We returned to Richelieu Rock for easy dives with great visibility. At the Bang Sak wreck, I watched a devil scorpionfish lumber around, seeming barely able to move on his pecs. Big porcupine puffers schooled here and reef fish were everywhere.

That night we returned to the Similans for our last dives. Starting at Elephant's Head, I descended into a thermocline of what felt like ice water. Fortunately I passed through it and saw two whitetips and a big hawksbill turtle. A big school of blue fin and giant trevallies, emperors, and mackerel cruised around - - then at some invisible signal suddenly zoomed off and crunched through a cloud of baitfish. East of Eden seemed like a casual stroll through a garden, with perfect vis and light. Morning Glory, site of our first and last dives, was similar, with fish everywhere, including a Picasso trigger, bird wrasses, and Indian bannerfish, who appear to have long eyelashes. So many fish that my head was swimming.

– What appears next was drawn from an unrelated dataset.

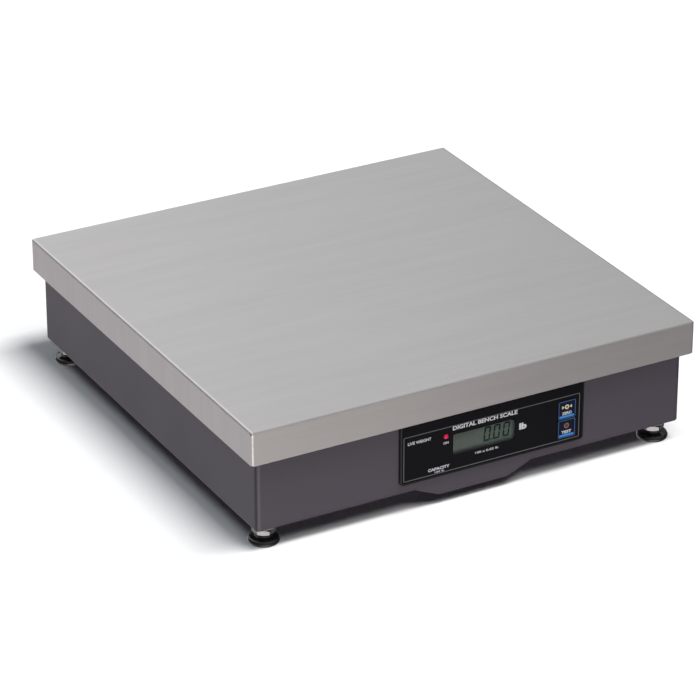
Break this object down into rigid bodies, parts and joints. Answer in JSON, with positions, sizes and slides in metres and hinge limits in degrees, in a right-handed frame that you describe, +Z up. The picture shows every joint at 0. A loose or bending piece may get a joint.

So Thailand, with the right boat -- and the Ocean Rover is the right boat, is a great venue, among the safer in these troubled times, with diving just short of spectacular. I didn't see a whale shark. Or parades of sharks or eagle rays or mantas. Many dive sites were barren limestone outcroppings -- not paradisiacal islands. But, my, what a fish life. And what a boat and crew.

- K.I.

Ocean Rover, Andaman Sea, ThailandDiver's Compass: Ocean Rover, 10 nights upper double cabin including all meals, all diving, and round trip transfers to the boat, $2790, plus Burma entry fee of $150, info@fantasea.net, www.ocean-rover.com. ... Reef & Rainforest, Jenny Collister, info@reefrainforest.com, www.reefrainforest.com, 800-794-9767. ... I flew on Thai Airways with a 2/1 business class special for the 20-hour flight from L.A. to Bangkok. ... I took a couple of days at the Sheraton Royal Orchid ($155 plus) where all the rooms are riverfront and give you a great view of the busy action on the water. ... At Phuket I spent two days at the Chedi, a wonderful resort (king hillside room including transfer from the airport, $323.50), www.sawadee.com/phuket/chedi. ... Before I returned, I stayed one night at Bangkok's Amari Airport Hotel ($155/double).